I begin with the simple things of my days:
Fresh air to breathe,
Cool water to drink,
The taste of food,
The protection of houses and clothes,
The comforts of home.
For all these I make an act of Thanksgiving this day!
I bring to mind all the warmth of humankind that I have known:
My mother’s arms,
The strength of my father
The playmates of my childhood…
The tears I have shed, the tears I have seen;
The excitement of laughter and the twinkle in the
Eye with its reminder that life is good.
For all these I make an act of Thanksgiving this day
I finger one by one the messages of hope that awaited me at the crossroads:
The smile of approval from those who held in their hands the reins of my security;
The tightening of the grip in a simple handshake when I
Feared the step before me in darkness;
The whisper in my heart when the temptation was fiercest
And the claims of appetite were not to be denied;
The crucial word said, the simple sentence from an open
Page when my decision hung in the balance.

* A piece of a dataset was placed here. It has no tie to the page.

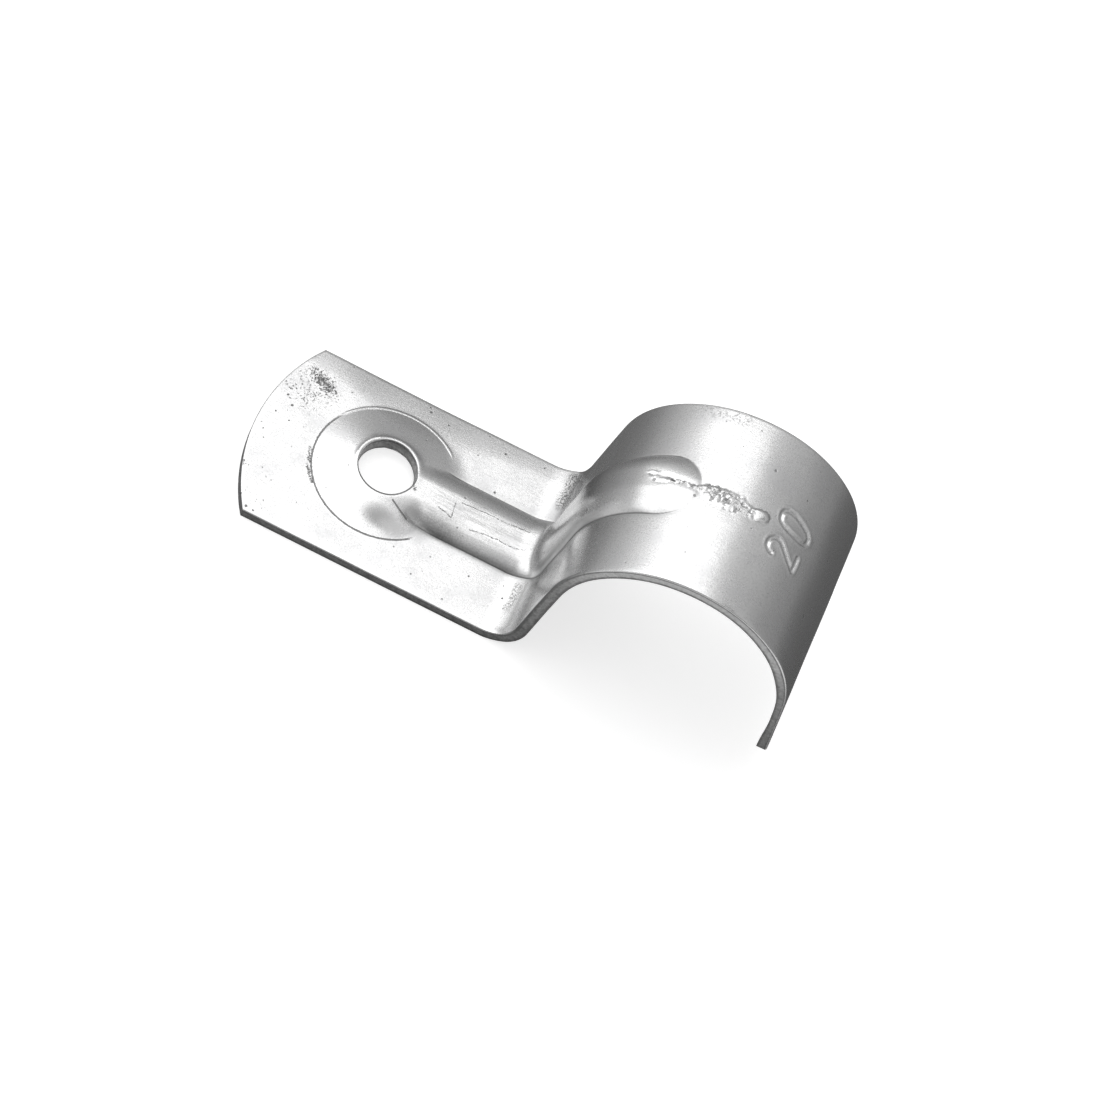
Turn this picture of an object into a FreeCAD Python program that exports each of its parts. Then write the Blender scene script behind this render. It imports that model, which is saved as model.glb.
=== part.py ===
import FreeCAD
import Part
import math
import os

# One-screw conduit strap, pressed and folded from a single strip of zinc-plated steel.
# A flat foot with a rounded end carries the screw hole on a low raised cone. A hollow
# pressed rib runs from that cone along the foot, up the fold and on to the back of the
# loop, where it ends in a round nose. The loop goes over the conduit and ends in a
# short free leg.
#
# All lengths are in millimetres and all angles in degrees. X runs from the foot's
# rounded end towards the loop, Y runs along the conduit and Z points away from the
# wall. The origin is on the conduit's axis, half way across the strip.

# The conduit and how the strap sits on it
conduit_diameter = 20.0
seat_clearance = 0.1        # radial gap between the conduit and the loop
pull_down = 0.26            # how far the screw still draws the foot on to the wall

# The strip
sheet_thickness = 1.06
strip_width = 18.9
edge_round = 0.15           # rounding that shearing leaves on the outer face's edges

# The side view
rise_angle = 83.8           # slope of the upright stretch between foot and loop
fold_radius = 2.78          # inside radius of the fold between foot and upright
leg_angle = 7.6             # where the loop's arc ends, above the conduit's level
leg_length = 7.12           # straight free end below the arc

# The foot
hole_to_axis = 27.7         # screw hole's centre to the conduit's axis, along the foot
hole_to_corner = 9.5        # screw hole's centre to the foot's two corners
end_radius = 18.1           # arc of the foot's rounded end
corner_round = 0.2

# The screw hole and the raised cone round it
hole_diameter = 5.1
hole_edge_round = 0.2       # rolled upper edge of the pierced hole
cone_diameter = 13.2
cone_height = 1.0           # height of the cone where the hole cuts it
hole_shift = 0.5            # the hole and its cone sit this far off the centre line

# The pressed rib
rib_width = 6.5             # between its two creases, on the outer face
rib_height = 1.05
rib_shoulder_radius = 2.5
rib_flank_angle = 50.0
nose_angle = 130.5          # centre of the round nose, as an angle round the loop
rib_shift = 0.15            # the rib runs this far off the strip's centre line

# Sizes that follow from the ones above
loop_inner = conduit_diameter / 2 + seat_clearance
loop_outer = loop_inner + sheet_thickness
foot_top = pull_down - conduit_diameter / 2 + sheet_thickness
slope = math.radians(rise_angle)
rise_drop = loop_outer * math.cos(slope) - fold_radius * (1 - math.cos(slope)) - foot_top
rise_length = rise_drop / math.sin(slope)
fold_x = -(loop_outer + fold_radius) * math.sin(slope) - rise_length * math.cos(slope)
fold_z = foot_top + fold_radius
corner_x = -(hole_to_axis + hole_to_corner)
end_centre_x = corner_x + math.sqrt(end_radius ** 2 - (strip_width / 2) ** 2)
blank_x = end_centre_x - end_radius - sheet_thickness   # the strip's end before shearing
rib_flank = math.radians(rib_flank_angle)
shoulder_inset = (rib_shoulder_radius * (1 - math.cos(rib_flank))
                  + rib_height * math.cos(rib_flank)) / math.sin(rib_flank)
rib_flat = rib_width / 2 - shoulder_inset
cone_slope = cone_height / ((cone_diameter - hole_diameter) / 2)
in_sheet = sheet_thickness / 2      # what is raised reaches down to here in the sheet
under_sheet = 3 * sheet_thickness   # what is hollowed out is cut from this far below

TOUCHING = 0.001            # a point this near to a face lies on it
SHARP_TURN = 45.0           # faces that turn by more than this meet at a sharp edge
ACROSS = FreeCAD.Vector(0, 1, 0)
UP = FreeCAD.Vector(0, 0, 1)
CONDUIT_CENTRE = FreeCAD.Vector(0, 0, 0)
FOLD_CENTRE = FreeCAD.Vector(fold_x, 0, fold_z)


class Station:
    """A place on the strip's outer face: a point of the side view and its normal."""

    def __init__(self, x, z, normal_angle):
        turn = math.radians(normal_angle)
        self.base = FreeCAD.Vector(x, 0, z)
        self.normal = FreeCAD.Vector(math.cos(turn), 0, math.sin(turn))
        self.forward = FreeCAD.Vector(math.sin(turn), 0, -math.cos(turn))

    def point(self, height=0.0, side=0.0):
        """The point at a height over the outer face and a distance across the strip."""
        return self.base + self.normal * height + ACROSS * side


def on_foot(x):
    """The station on the foot at a distance x from the conduit's axis."""
    return Station(x, foot_top, 90)


def on_fold(turned):
    """The station after a part of the fold, from 0 at the foot to rise_angle."""
    turn = math.radians(turned)
    x = fold_x + fold_radius * math.sin(turn)
    z = fold_z - fold_radius * math.cos(turn)
    return Station(x, z, 90 + turned)


def on_loop(angle):
    """The station at an angle round the conduit's axis."""
    turn = math.radians(angle)
    return Station(loop_outer * math.cos(turn), loop_outer * math.sin(turn), angle)


def on_leg(distance):
    """The station on the free leg at a distance below the end of the loop's arc."""
    start = on_loop(leg_angle)
    base = start.base + start.forward * distance
    return Station(base.x, base.z, leg_angle)


def side_edges(depth):
    """The lines and arcs of one face of the strip, at a depth below the outer face."""
    loop_start = 90 + rise_angle
    stations = [on_foot(blank_x),
                on_fold(0), on_fold(rise_angle / 2), on_fold(rise_angle),
                on_loop(loop_start), on_loop((loop_start + leg_angle) / 2), on_loop(leg_angle),
                on_leg(leg_length)]
    foot, fold_a, fold_b, fold_c, loop_a, loop_b, loop_c, leg = (
        station.point(height=-depth) for station in stations)
    return [Part.makeLine(foot, fold_a),
            Part.Arc(fold_a, fold_b, fold_c).toShape(),
            Part.makeLine(fold_c, loop_a),
            Part.Arc(loop_a, loop_b, loop_c).toShape(),
            Part.makeLine(loop_c, leg)]


def folded_strip():
    """The plain strip, folded but not yet sheared or pressed."""
    outer = side_edges(0)
    inner = side_edges(sheet_thickness)
    foot_cut = Part.makeLine(outer[0].firstVertex().Point, inner[0].firstVertex().Point)
    leg_cut = Part.makeLine(outer[-1].lastVertex().Point, inner[-1].lastVertex().Point)
    edges = Part.__sortEdges__(outer + inner + [foot_cut, leg_cut])
    side_view = Part.Face(Part.Wire(edges))
    side_view.translate(ACROSS * (-strip_width / 2))
    return side_view.extrude(ACROSS * strip_width)


def foot_end_waste():
    """What is sheared off beyond the foot's rounded end."""
    low = foot_top - 2 * sheet_thickness
    tall = 4 * sheet_thickness
    start_x = blank_x - sheet_thickness
    corner = FreeCAD.Vector(start_x, -strip_width, low)
    block = Part.makeBox(end_centre_x - start_x, 2 * strip_width, tall, corner)
    disc = Part.makeCylinder(end_radius, tall, FreeCAD.Vector(end_centre_x, 0, low))
    return block.cut(disc)


def is_foot_corner(edge):
    """Whether an edge is one of the foot's two upright corners."""
    box = edge.BoundBox
    upright = box.ZLength > sheet_thickness / 2 > max(box.XLength, box.YLength)
    return upright and box.XMax < -hole_to_axis


def is_on_face(edge, face):
    """Whether the middle of an edge lies on a face of the strip."""
    middle = edge.valueAt((edge.FirstParameter + edge.LastParameter) / 2)
    return face.distToShape(Part.Vertex(middle))[0] < TOUCHING


def is_sharp(edge, solid):
    """Whether two faces meet at an edge without running smoothly into each other."""
    middle = edge.valueAt((edge.FirstParameter + edge.LastParameter) / 2)
    normals = []
    for face in solid.ancestorsOfType(edge, Part.Face):
        u, v = face.Surface.parameter(middle)
        normals.append(face.normalAt(u, v))
    return len(normals) == 2 and math.degrees(normals[0].getAngle(normals[1])) > SHARP_TURN


def sheared_strip():
    """The folded strip with its rounded foot end and the rounding of its outer edges."""
    strip = folded_strip().cut(foot_end_waste())
    corners = [edge for edge in strip.Edges if is_foot_corner(edge)]
    strip = strip.makeFillet(corner_round, corners)
    outer_face = Part.Wire(side_edges(0)).extrude(ACROSS * strip_width)
    outer_face.translate(ACROSS * (-strip_width / 2))
    outline = [edge for edge in strip.Edges
               if is_on_face(edge, outer_face) and is_sharp(edge, strip)]
    return strip.makeFillet(edge_round, outline)


def rib_outline(depth, bottom):
    """Half of the rib's section as pairs of distance across and height.

    The points are the edge of the flat crown, the middle and the end of the shoulder's
    arc, and the flank's foot at the level called bottom. A depth of 0 gives the outside
    of the rib, and sheet_thickness gives the hollow under it.
    """
    radius = rib_shoulder_radius - depth
    top = rib_height - depth
    half_flank = rib_flank / 2
    middle = (rib_flat + radius * math.sin(half_flank), top - radius * (1 - math.cos(half_flank)))
    end = (rib_flat + radius * math.sin(rib_flank), top - radius * (1 - math.cos(rib_flank)))
    foot = (end[0] + (end[1] - bottom) / math.tan(rib_flank), bottom)
    return (rib_flat, top), middle, end, foot


def rib_section(station, depth, bottom):
    """The rib's full section as a face across the strip at a station."""
    crown, middle, end, foot = rib_outline(depth, bottom)

    def far(place):
        return station.point(height=place[1], side=rib_shift + place[0])

    def near(place):
        return station.point(height=place[1], side=rib_shift - place[0])

    edges = [Part.makeLine(near(crown), far(crown)),
             Part.Arc(far(crown), far(middle), far(end)).toShape(),
             Part.makeLine(far(end), far(foot)),
             Part.makeLine(far(foot), near(foot)),
             Part.makeLine(near(foot), near(end)),
             Part.Arc(near(end), near(middle), near(crown)).toShape()]
    return Part.Face(Part.Wire(edges))


def rib_nose(depth):
    """The rib's round end: half of its section turned about the loop's own normal."""
    station = on_loop(nose_angle)
    crown, middle, end, foot = rib_outline(depth, -under_sheet)

    def at(place):
        return station.point(height=place[1], side=rib_shift + place[0])

    top_centre = at((0, crown[1]))
    low_centre = at((0, foot[1]))
    edges = [Part.makeLine(top_centre, at(crown)),
             Part.Arc(at(crown), at(middle), at(end)).toShape(),
             Part.makeLine(at(end), at(foot)),
             Part.makeLine(at(foot), low_centre),
             Part.makeLine(low_centre, top_centre)]
    return Part.Face(Part.Wire(edges)).revolve(top_centre, station.normal, 360)


def raised_nose():
    """The outside of the rib's round end, kept out of the conduit's space."""
    inside = Part.makeCylinder(loop_outer - in_sheet, 2 * strip_width,
                               ACROSS * (-strip_width), ACROSS)
    return rib_nose(0).cut(inside)


def cone_tool(depth, bottom):
    """The raised cone round the hole, or the hollow under it, down to a level."""
    slant = math.sqrt(1 + cone_slope ** 2)
    rim_height = cone_height - depth * slant
    rim_radius = hole_diameter / 2
    low_radius = rim_radius + (rim_height - bottom) / cone_slope
    foot = FreeCAD.Vector(-hole_to_axis, hole_shift, foot_top + bottom)
    return Part.makeCone(low_radius, rim_radius, rim_height - bottom, foot, UP)


def rib_and_cone(depth, bottom, nose):
    """The cone and the rib with its nose as one solid, raised or hollow."""
    upright = on_fold(rise_angle)
    foot_run = FreeCAD.Vector(fold_x + hole_to_axis, 0, 0)
    loop_turn = 90 + rise_angle - nose_angle
    on_foot_part = rib_section(on_foot(-hole_to_axis), depth, bottom).extrude(foot_run)
    on_fold_part = rib_section(on_fold(0), depth, bottom).revolve(FOLD_CENTRE, ACROSS, -rise_angle)
    on_rise_part = rib_section(upright, depth, bottom).extrude(upright.forward * rise_length)
    loop_section = rib_section(on_loop(90 + rise_angle), depth, bottom)
    on_loop_part = loop_section.revolve(CONDUIT_CENTRE, ACROSS, loop_turn)
    cone = cone_tool(depth, bottom)
    return cone.fuse([on_foot_part, on_fold_part, on_rise_part, on_loop_part, nose])


def hole_tool():
    """The punch for the screw hole, flared at the top for the rolled edge."""
    radius = hole_diameter / 2
    outer = radius + hole_edge_round
    bend = hole_edge_round * (1 - math.sqrt(0.5))
    wall_top = cone_height - hole_edge_round
    above = cone_height + rib_height

    def at(distance, height):
        return FreeCAD.Vector(distance - hole_to_axis, hole_shift, foot_top + height)

    rolled_edge = Part.Arc(at(radius, wall_top), at(radius + bend, cone_height - bend),
                           at(outer, cone_height)).toShape()
    edges = [Part.makeLine(at(0, -under_sheet), at(radius, -under_sheet)),
             Part.makeLine(at(radius, -under_sheet), at(radius, wall_top)),
             rolled_edge,
             Part.makeLine(at(outer, cone_height), at(outer, above)),
             Part.makeLine(at(outer, above), at(0, above)),
             Part.makeLine(at(0, above), at(0, -under_sheet))]
    return Part.Face(Part.Wire(edges)).revolve(at(0, 0), UP, 360)


def make_strap():
    """The whole strap: sheared and folded strip, pressed rib and cone, pierced hole."""
    raised = sheared_strip().fuse(rib_and_cone(0, -in_sheet, raised_nose()))
    hollow_tool = rib_and_cone(sheet_thickness, -under_sheet, rib_nose(sheet_thickness))
    pierced = raised.cut(hollow_tool).cut(hole_tool())
    return pierced.removeSplitter()


strap = make_strap()
os.makedirs("parts", exist_ok=True)
strap.exportStep("parts/strap.step")
print("strap: valid", strap.isValid(), "solids", len(strap.Solids),
      "volume mm3", round(strap.Volume, 1))
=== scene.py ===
"""Looks of a pressed, zinc-plated conduit strap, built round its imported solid.

One strip of sheet steel carries everything: a foot with a rounded end, a raised cone
round the screw hole, a hollow rib over the fold, and the loop with its free leg. Lengths
here are in millimetres unless a name says otherwise, and the meshes are in metres.
"""
import logging
import math
from dataclasses import dataclass, field
from enum import Enum

import bpy
import numpy as np
from mathutils import Matrix, Vector, noise


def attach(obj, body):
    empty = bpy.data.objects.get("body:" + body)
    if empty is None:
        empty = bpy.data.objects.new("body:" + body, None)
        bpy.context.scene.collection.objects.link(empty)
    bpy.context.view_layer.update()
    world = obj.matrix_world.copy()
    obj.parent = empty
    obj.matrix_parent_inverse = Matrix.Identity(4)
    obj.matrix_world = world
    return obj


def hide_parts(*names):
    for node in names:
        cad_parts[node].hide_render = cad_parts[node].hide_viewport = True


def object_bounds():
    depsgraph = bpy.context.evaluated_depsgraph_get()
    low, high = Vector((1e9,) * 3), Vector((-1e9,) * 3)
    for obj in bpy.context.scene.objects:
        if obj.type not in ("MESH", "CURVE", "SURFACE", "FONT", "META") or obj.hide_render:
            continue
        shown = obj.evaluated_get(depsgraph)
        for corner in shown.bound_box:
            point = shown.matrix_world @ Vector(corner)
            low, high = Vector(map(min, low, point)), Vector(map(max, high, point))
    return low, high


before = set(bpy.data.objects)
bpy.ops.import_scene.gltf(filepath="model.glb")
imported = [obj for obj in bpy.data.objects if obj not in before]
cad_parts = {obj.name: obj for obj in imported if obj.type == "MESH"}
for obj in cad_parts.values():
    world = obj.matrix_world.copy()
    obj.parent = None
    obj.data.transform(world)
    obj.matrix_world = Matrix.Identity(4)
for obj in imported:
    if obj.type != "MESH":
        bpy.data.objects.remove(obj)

CAD_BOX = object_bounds()
METRES = 0.001
HAIR = 1e-6
GRID_SLACK = 1e-4
FAR_AWAY = 1e9
IMAGE_SIDE = 1100

FIELDS = ("crease", "crease_shade", "crust")

log = logging.getLogger("conduit_strap")
Array = np.ndarray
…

For all these I make an act of Thanksgiving this day.
I pass before me the main springs of my heritage:
The fruits of labors of countless generations who lived before me,
Without whom my own life would have no meaning;
The seers who saw visions and dreamed dreams;
The prophets who sensed a truth greater than the mind could grasp
And whose words would only find fulfillment
In the years which they would never see;
The workers whose sweat has watered the trees,
The leaves of which are for the healing of the nations;
The pilgrims who set their sails for lands beyond all horizons,
Whose courage made paths into new worlds and far off places;
The saviors whose blood was shed with a recklessness that only a dream
Could inspire and God could command.
For all this I make an act of Thanksgiving this day…
All these and more than mind can think and heart can feel,
I make as my sacrament of Thanksgiving to Thee,
(Dear God), in humbleness of mind and simplicity of heart.